As we fill our homes with smart devices—plugs, switches, speakers, bulbs, thermostats, and what have you—Wi-Fi 6’s ability to handle lots of wireless clients at once will become ever more important. I already have 55 wireless clients on my network, so you can plainly see how adept Netgear’s Orbi RBK842 is.

And that’s just the tip of the iceberg. Once everything gets upgraded to Wi-Fi 6, I’m confident that my network clients will absolutely scream. The two Wi-Fi 6-compatible devices that I was able to test—a Samsung Galaxy S10+ and an iPhone 11—blew away the other wireless clients, with speeds greater than 700Mbps when I was near the main router. And I didn’t lose much when I wandered. The slowest speeds I recorded with Wi-Fi 6 clients were still higher than 600Mbps, more than double what I was getting when they were connected to my Wi-Fi 5 Orbi system.

wifi 6 speed tests IDG

My Wi-Fi 6 Pixel 4 (left) got excellent speeds both near the router and far away on the porch (right), but it can’t compete with the Wi-Fi 6-enabled Galaxy S10 (center).
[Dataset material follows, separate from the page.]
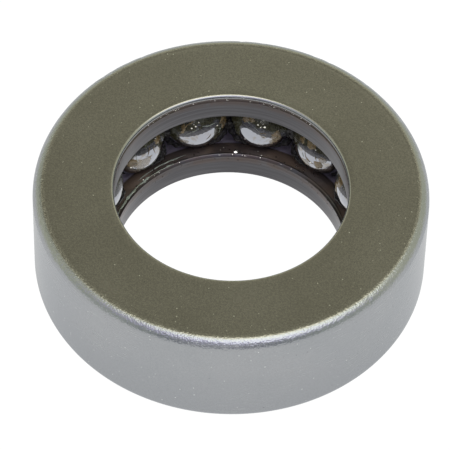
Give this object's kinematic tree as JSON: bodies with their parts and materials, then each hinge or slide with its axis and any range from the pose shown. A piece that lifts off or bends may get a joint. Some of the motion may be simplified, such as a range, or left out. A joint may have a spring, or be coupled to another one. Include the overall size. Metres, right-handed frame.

But the biggest reason to plunk down a bunch of dough on a Wi-Fi 6 router isn’t for today’s speeds, devices, and use cases; it’s for tomorrow’s. Even if your ISP can’t deliver gigabit broadband today, a modern home needs a router that can quickly move lots of data from lots of clients inside it. And broadband providers will soon be able to offer very high-speed internet just about anywhere, whether it be via cable, 5G, or some new tech we haven’t thought of. Besides, no one ever complains that something is too fast.

A Wi-Fi 6 router is as close to future-proof as any tech you can buy. Yes, it will cost more than a Wi-Fi 5 model. And yes, Wi-Fi 6 routers will be cheaper in the future. But the performance of a high-end Wi-Fi 6 router compared to a high-end Wi-Fi 5 router completely justifies that.

Whether you’re a cord-cutter, a work-from-homer, or a parent with kids who like to stream Fortnite videos over Twitch, your next router should have a Wi-Fi 6 label. I mean, If you’re planning to spend a thousand bucks on your next smartphone anyway, a Wi-Fi 6 router is the best possible fuel for it.